Writers' indignation: Kazuo Ishiguro rejects claims of genre snobbery
Author Kazuo Ishiguro has hit back at accusations of genre-based snobbery surrounding his new novel The Buried Giant
, which is set in a semi-mythical Britain inhabited by ogres, pixies and dragons.
At a Guardian event held at the Royal Institution in London on Sunday, Ishiguro said that veteran author Ursula K. Le Guin was “a little bit hasty in nominating me as the latest enemy for her own agenda,” after she had written a blog post accusing him of “despising” the fantasy genre.
“I think she wants me to be the new Margaret Atwood,” he said, referring to the criticism the Canadian author and poet has received from Le Guin for distinguishing her writing as “speculative fiction” and for saying science fiction was about “talking squids in outer space”.
“If there is some sort of battle line being drawn for and against ogres and pixies appearing in books, I am on the side of ogres and pixies,” he said. “I had no idea this was going to be such an issue. Everything I read about [The Buried Giant], it’s all ‘Oh, he’s got a dragon in his book’ or ‘I so liked his previous books but I don’t know if I’ll like this one’.
“[Le Guin]’s entitled to like my book or not like my book, but as far as I am concerned, she’s got the wrong person. I am on the side of the pixies and the dragons.”
In a recent interview with the New York Times, Ishiguro voiced his concerns about how readers would receive his new novel, which is his first in a decade. “Will readers follow me into this?” he asked. “Will they understand what I’m trying to do, or will they be prejudiced against the surface elements? Are they going to say this is fantasy?”
Le Guin quickly responded in a sharply worded blog post: “Well, yes, they probably will. Why not? It appears that the author takes the word for an insult.

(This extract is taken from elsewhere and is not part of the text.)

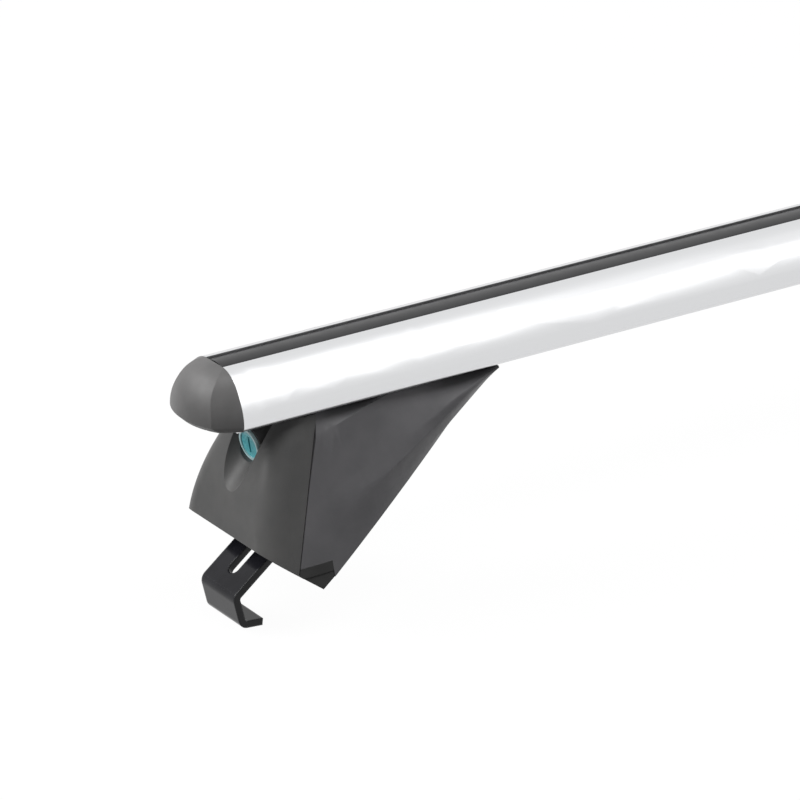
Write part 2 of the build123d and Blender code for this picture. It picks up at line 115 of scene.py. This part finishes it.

“No writer can successfully use the ‘surface elements’ of a literary genre — far less its profound capacities — for a serious purpose, while despising it to the point of fearing identification with it,” she wrote. She went on to say she found reading The Buried Giant
“painful”. “It was like watching a man falling from a high wire while he shouts to the audience, ‘Are they going say I’m a tight-rope walker?’”
Ishiguro compared the reception of his new novel to his 2005 dystopian parable Never Let Me Go, which had critics and readers alike debating its genre classification. “I think genre rules should be porous, if not nonexistent. All the debate around Never Let Me Go
was, ‘is it sci-fi or is it not?’”He said The Buried Giant
’s fantasy setting served as a neutral environment to explore the idea of collective memory and how societies heal after atrocities by forgetting the past. He revealed that he considered Bosnia, America and post-second world war Japan and France as potential settings, but worried that sort of a recent historical scenario would make the story too political. “I always feel the pull of the metaphorical landscape, I am not a straightforward realist,” he said. “As far as I am concerned, I am trying to make a universal statement.”
Ishiguro said he was excited about “the younger generation of writers” using traditional science fiction tropes, such as dystopian settings and alternate realities, “with relish”. “I think any stigma around sci-fi and fantasy is fading,” he said, naming the author David Mitchell as having found success within the genre.
Mitchell himself appeared in Ishiguro’s New York Times interview, telling the newspaper by email that he hoped The Buried Giant
would “de-stigmatise” fantasy. “Fantasy plus literary fiction can achieve things that frank blank realism can’t,” Mitchell wrote. “Bending the laws of what we call reality in a novel doesn’t necessarily lead to elves saying ‘Make haste! These woods will be swarming with orcs by nightfall.’”
In response to an audience question, Ishiguro – a screenwriter as well as a novelist – compared The Buried Giant
to Guillermo del Toro’s film Pan’s Labyrinth
in its use of fantastical tropes as a means of distraction from realities too painful to face. He also confirmed that Hollywood heavyweight Scott Rudin had optioned the film rights for The Buried Giant
and said his ideal cast would include Gary Cooper and Bette Davis playing the lead couple and James Stewart as the aging Arthurian knight Sir Gawain.